The lifetime anchor would suggest that we either already could get TAI, or are very close, which seems very unlikely given the lack of major economic applications of neural nets so far, and so gets assigned only 5%. The genome path gets 10%, the evolution anchor gets 10%, and the remaining 10% is assigned to none of the paths working out.

2. When thinking about any particular path and making it more concrete, a host of problems tend to show up that will need to be solved and may add extra time. Some examples include robustness, reliability, possible breakdown of the scaling laws, the need to generate lots of different kinds of data, etc.

In the near future, it seems likely that it would be harder to find cheaper routes (since there is less time to do the research), so we should probably assume that the probabilities are overestimates, and for similar reasons for later years the probabilities should be treated as underestimates.

I place 30% on short horizons, 40% on medium horizons, and 10% on long horizons. The report already names several reasons why we might expect the long horizon assumption to be too conservative. I agree with all of those, and have one more of my own:

While the report does talk about challenges in e.g. getting the right data and environments by the right time, I think there are a bunch of other challenges as well: for example, you need to ensure that your model is aligned, robust, and reliable (at least if you want to deploy it and get economic value from it). I do expect that these challenges will be easier than they are today, partly because more research will have been done and partly because the models themselves will be more capable.

Thanks for doing this, this is really good!

Some quick thoughts, will follow up later with more once I finish reading and digesting:

--I feel like it's unfair to downweight the less-compute-needed scenarios based on recent evidence, without also downweighting some of the higher-compute scenarios as well. Sure, I concede that the recent boom in deep learning is not quite as massive as one might expect if one more order of magnitude would get us to TAI. But I also think that it's a lot bigger than one might expect if fifteen more are needed! Moreover I feel that the update should be fairly small in both cases, because both updates are based on armchair speculation about what the market and capabilities landscape should look like in the years leading up to TAI. Maybe the market isn't efficient; maybe we really are in an AI overhang.

--If we are in the business of adjusting our weights for the various distributions based on recent empirical evidence (as opposed to more a priori considerations) then I feel like there are other pieces of evidence that argue for shorter timelines. For example, the GPT scaling trends seem to go somewhere really exciting if you extrapolate it four more orders of magnitude or so.

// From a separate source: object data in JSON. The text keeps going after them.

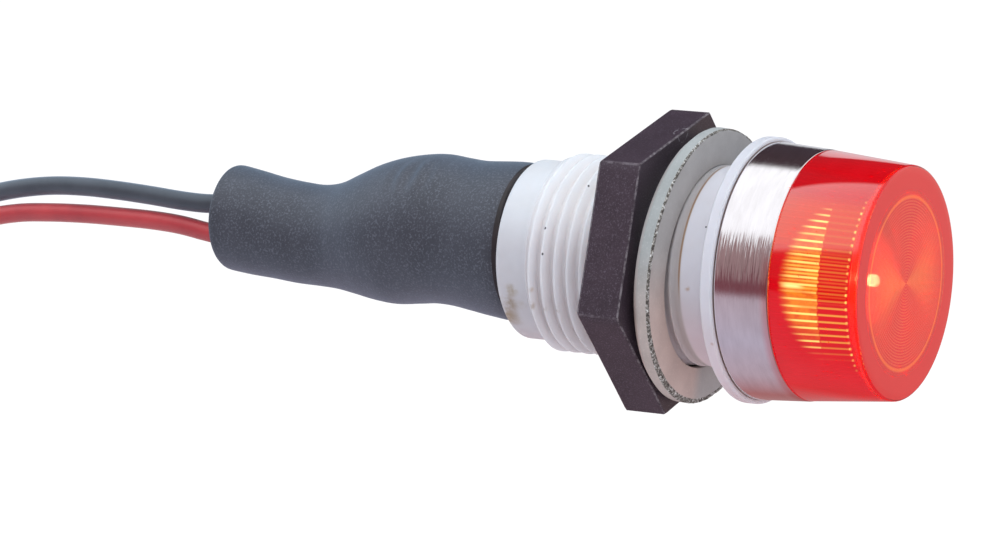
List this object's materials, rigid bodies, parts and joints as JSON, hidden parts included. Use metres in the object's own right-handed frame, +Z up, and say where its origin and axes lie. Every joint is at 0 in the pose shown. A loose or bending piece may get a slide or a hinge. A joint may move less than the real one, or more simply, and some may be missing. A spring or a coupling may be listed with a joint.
{
  "type": "panel pilot light",
  "caption": "Round panel pilot light: red fluted lens in a plated bezel ring, flanged and threaded white body, hexagon nut, sealing washer, slate-grey rear sleeve, red and black flying leads.",
  "frame": {"origin": "On the lamp's axis, at the back face of the flange, in the plane of the panel's front.", "axes": "The axis is horizontal along Y: the lens faces -Y, the thread, sleeve and leads run towards +Y, and +Z is up, which is the way the leads hang down from."},
  "size_m": [0.0208, 0.0878, 0.0882],
  "materials": {
    "body_nylon": "milky satin moulded nylon, slightly stained",
    "chromed_bezel": "bright plating over a turned surface with fine rings",
    "red_lens": "clear red acrylic, polished outside, fluted inside",
    "black_nut": "satin black plastic with worn edges",
    "washer_rubber": "matt pale grey rubber",
    "holder_plastic": "plain moulded plastic",
    "lamp_resin": "clear lamp, lit",
    "tinned_wire": "bright tinned copper",
    "resistor_coat": "glossy lacquer",
    "solder": "bright solder",
    "inner_sleeve_plastic": "thin white sleeving",
    "sleeve_vinyl": "satin slate-grey shrunk sleeve, slightly wrinkled",
    "red_insulation": "satin red insulation",
    "black_insulation": "satin black insulation"
  },
  "bodies": {
    "lamp": {"body": "body_nylon", "bezel_ring": "chromed_bezel", "lens": "red_lens", "lamp_holder": "holder_plastic", "led_lamp": "lamp_resin", "anode_leg": "tinned_wire", "cathode_leg": "tinned_wire", "resistor": "resistor_coat", "resistor_front_wire": "tinned_wire", "resistor_back_wire": "tinned_wire", "anode_solder": "solder", "red_solder": "solder", "black_solder": "solder", "positive_inner_sleeve": "inner_sleeve_plastic", "negative_inner_sleeve": "inner_sleeve_plastic", "outer_sleeve": "sleeve_vinyl", "red_inner_strands": "tinned_wire", "black_inner_strands": "tinned_wire", "red_lead": "red_insulation", "black_lead": "black_insulation", "red_bare_end": "tinned_wire", "black_bare_end": "tinned_wire"},
    "washer": {"sealing_washer": "washer_rubber"},
    "nut": {"mounting_nut": "black_nut"}
  },
  "joints": [
    {"name": "washer_slide", "type": "slide", "parent": "lamp", "child": "washer", "axis": [0, -1, 0], "range_m": [-0.006, 0.002]},
    {"name": "nut_spin", "type": "hinge", "parent": "washer", "child": "nut", "pos_m": [0, 0, 0], "axis": [0, -1, 0], "range_deg": [-2160, 720]}
  ],
  "couplings": [
    {"joint": "nut_spin", "follows": "washer_slide", "rad_per_m": 6283.2}
  ]
}
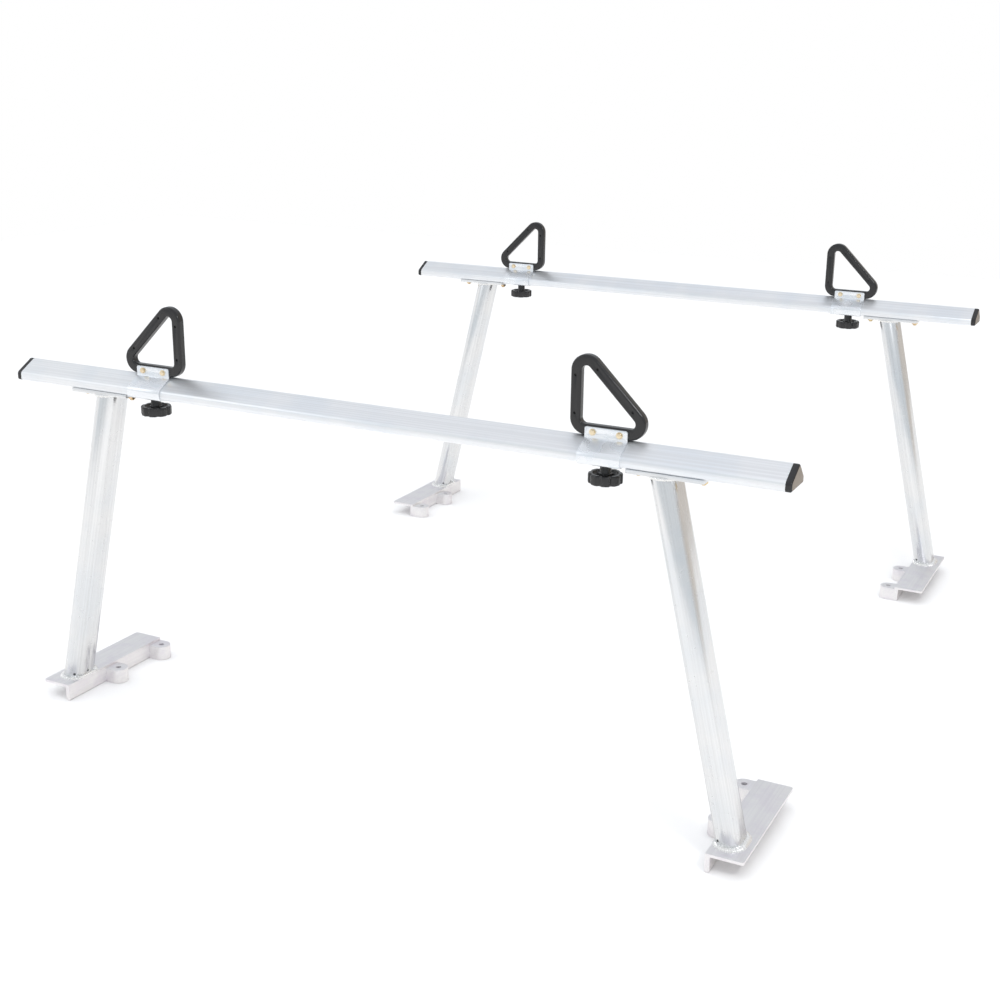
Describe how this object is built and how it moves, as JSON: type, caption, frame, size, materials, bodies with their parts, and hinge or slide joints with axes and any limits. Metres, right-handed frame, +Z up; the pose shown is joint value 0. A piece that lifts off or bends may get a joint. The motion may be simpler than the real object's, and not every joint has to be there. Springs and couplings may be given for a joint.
{
  "type": "ladder rack",
  "caption": "Aluminium ladder rack for a pickup bed: front and rear portals with sliding legs, clamped loop stops and hand knobs.",
  "frame": {"origin": "middle of the rack, on the plane that the lowest edges of the feet stand on", "axes": "+X along the crossbars to the right-hand end, +Y from the front portal to the rear portal, +Z up"},
  "size_m": [1.79, 1.936, 0.955],
  "materials": {
    "brushed_bar": "mill finish extrusion, fine lines along the bar",
    "mill_aluminium": "mill finish, light scuffs",
    "weld_aluminium": "rippled weld bead",
    "bright_zinc": "bright zinc plate",
    "yellow_zinc": "yellow zinc plate",
    "black_plastic": "gloss moulded",
    "cap_plastic": "gloss moulded"
  },
  "bodies": {
    "front_portal": {"front_crossbar": "brushed_bar", "front_left_end_cap": "cap_plastic", "front_right_end_cap": "cap_plastic"},
    "rear_portal": {"rear_crossbar": "brushed_bar", "rear_left_end_cap": "cap_plastic", "rear_right_end_cap": "cap_plastic"},
    "front_left_leg": {"front_left_leg_tube": "mill_aluminium", "front_left_top_plate": "mill_aluminium", "front_left_foot": "mill_aluminium", "front_left_leg_welds": "weld_aluminium", "front_left_slot_bolts": "yellow_zinc", "front_left_flange_nuts": "yellow_zinc"},
    "front_left_stop": {"front_left_stop_bracket": "bright_zinc", "front_left_stop_loop": "black_plastic", "front_left_loop_screws": "yellow_zinc", "front_left_loop_nuts": "yellow_zinc", "front_left_stop_bolt": "yellow_zinc"},
    "front_left_washer": {"front_left_stop_washer": "yellow_zinc"},
    "front_left_knob": {"front_left_stop_knob": "black_plastic"},
    "front_right_leg": {"front_right_leg_tube": "mill_aluminium", "front_right_top_plate": "mill_aluminium", "front_right_foot": "mill_aluminium", "front_right_leg_welds": "weld_aluminium", "front_right_slot_bolts": "yellow_zinc", "front_right_flange_nuts": "yellow_zinc"},
    "front_right_stop": {"front_right_stop_bracket": "bright_zinc", "front_right_stop_loop": "black_plastic", "front_right_loop_screws": "yellow_zinc", "front_right_loop_nuts": "yellow_zinc", "front_right_stop_bolt": "yellow_zinc"},
    "front_right_washer": {"front_right_stop_washer": "yellow_zinc"},
    "front_right_knob": {"front_right_stop_knob": "black_plastic"},
    "rear_left_leg": {"rear_left_leg_tube": "mill_aluminium", "rear_left_top_plate": "mill_aluminium", "rear_left_foot": "mill_aluminium", "rear_left_leg_welds": "weld_aluminium", "rear_left_slot_bolts": "yellow_zinc", "rear_left_flange_nuts": "yellow_zinc"},
    "rear_left_stop": {"rear_left_stop_bracket": "bright_zinc", "rear_left_stop_loop": "black_plastic", "rear_left_loop_screws": "yellow_zinc", "rear_left_loop_nuts": "yellow_zinc", "rear_left_stop_bolt": "yellow_zinc"},
    "rear_left_washer": {"rear_left_stop_washer": "yellow_zinc"},
    "rear_left_knob": {"rear_left_stop_knob": "black_plastic"},
    "rear_right_leg": {"rear_right_leg_tube": "mill_aluminium", "rear_right_top_plate": "mill_aluminium", "rear_right_foot": "mill_aluminium", "rear_right_leg_welds": "weld_aluminium", "rear_right_slot_bolts": "yellow_zinc", "rear_right_flange_nuts": "yellow_zinc"},
    "rear_right_stop": {"rear_right_stop_bracket": "bright_zinc", "rear_right_stop_loop": "black_plastic", "rear_right_loop_screws": "yellow_zinc", "rear_right_loop_nuts": "yellow_zinc", "rear_right_stop_bolt": "yellow_zinc"},
    "rear_right_washer": {"rear_right_stop_washer": "yellow_zinc"},
    "rear_right_knob": {"rear_right_stop_knob": "black_plastic"}
  },
  "joints": [
    {"name": "rear_portal_slide", "type": "slide", "parent": "front_portal", "child": "rear_portal", "axis": [0, 1, 0], "range_m": [-0.4, 0.4]},
    {"name": "front_left_leg_slide", "type": "slide", "parent": "front_portal", "child": "front_left_leg", "axis": [-1, 0, 0], "range_m": [0, 0.12]},
    {"name": "front_left_stop_slide", "type": "slide", "parent": "front_portal", "child": "front_left_stop", "axis": [1, 0, 0], "range_m": [0, 0.44]},
    {"name": "front_left_washer_drop", "type": "slide", "parent": "front_left_stop", "child": "front_left_washer", "axis": [0, 0, -1], "range_m": [0, 0.0045]},
    {"name": "front_left_knob_turn", "type": "hinge", "parent": "front_left_washer", "child": "front_left_knob", "pos_m": [-0.531, -0.9, 0.74], "axis": [0, 0, -1], "range_deg": [0, 1081]},
    {"name": "front_right_leg_slide", "type": "slide", "parent": "front_portal", "child": "front_right_leg", "axis": [1, 0, 0], "range_m": [0, 0.12]},
    {"name": "front_right_stop_slide", "type": "slide", "parent": "front_portal", "child": "front_right_stop", "axis": [-1, 0, 0], "range_m": [0, 0.44]},
    {"name": "front_right_washer_drop", "type": "slide", "parent": "front_right_stop", "child": "front_right_washer", "axis": [0, 0, -1], "range_m": [0, 0.0045]},
    {"name": "front_right_knob_turn", "type": "hinge", "parent": "front_right_washer", "child": "front_right_knob", "pos_m": [0.531, -0.9, 0.74], "axis": [0, 0, -1], "range_deg": [0, 1081]},
    {"name": "rear_left_leg_slide", "type": "slide", "parent": "rear_portal", "child": "rear_left_leg", "axis": [-1, 0, 0], "range_m": [0, 0.12]},
    {"name": "rear_left_stop_slide", "type": "slide", "parent": "rear_portal", "child": "rear_left_stop", "axis": [1, 0, 0], "range_m": [0, 0.44]},
    {"name": "rear_left_washer_drop", "type": "slide", "parent": "rear_left_stop", "child": "rear_left_washer", "axis": [0, 0, -1], "range_m": [0, 0.0045]},
    {"name": "rear_left_knob_turn", "type": "hinge", "parent": "rear_left_washer", "child": "rear_left_knob", "pos_m": [-0.531, 0.9, 0.74], "axis": [0, 0, -1], "range_deg": [0, 1081]},
    {"name": "rear_right_leg_slide", "type": "slide", "parent": "rear_portal", "child": "rear_right_leg", "axis": [1, 0, 0], "range_m": [0, 0.12]},
    {"name": "rear_right_stop_slide", "type": "slide", "parent": "rear_portal", "child": "rear_right_stop", "axis": [-1, 0, 0], "range_m": [0, 0.44]},
    {"name": "rear_right_washer_drop", "type": "slide", "parent": "rear_right_stop", "child": "rear_right_washer", "axis": [0, 0, -1], "range_m": [0, 0.0045]},
    {"name": "rear_right_knob_turn", "type": "hinge", "parent": "rear_right_washer", "child": "rear_right_knob", "pos_m": [0.531, 0.9, 0.74], "axis": [0, 0, -1], "range_deg": [0, 1081]}
  ],
  "couplings": [
    {"joint": "front_left_knob_turn", "follows": "front_left_washer_drop", "rad_per_m": 4188.8},
    {"joint": "front_right_knob_turn", "follows": "front_right_washer_drop", "rad_per_m": 4188.8},
    {"joint": "rear_left_knob_turn", "follows": "rear_left_washer_drop", "rad_per_m": 4188.8},
    {"joint": "rear_right_knob_turn", "follows": "rear_right_washer_drop", "rad_per_m": 4188.8}
  ]
}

--Relatedly, GPT-3 is the most impressive model I know of so far, and it has only 1/1000th as many parameters as the human brain has synapses. I think it's not crazy to think that maybe we'll start getting some transformative shit once we have models with as many parameters as the human brain, trained for the equivalent of 30 years. Yes, this goes against the scaling laws, and yes, arguably the human brain makes use of priors and instincts baked in by evolution, etc. But still, I feel like at least a couple percentage points of probability should be added to "it'll only take a few more orders of magnitude" just in case we are wrong about the laws or their applicability. It seems overconfident not to. Maybe I just don't know enough about the scaling laws and stuff to have as much confidence in them as you do.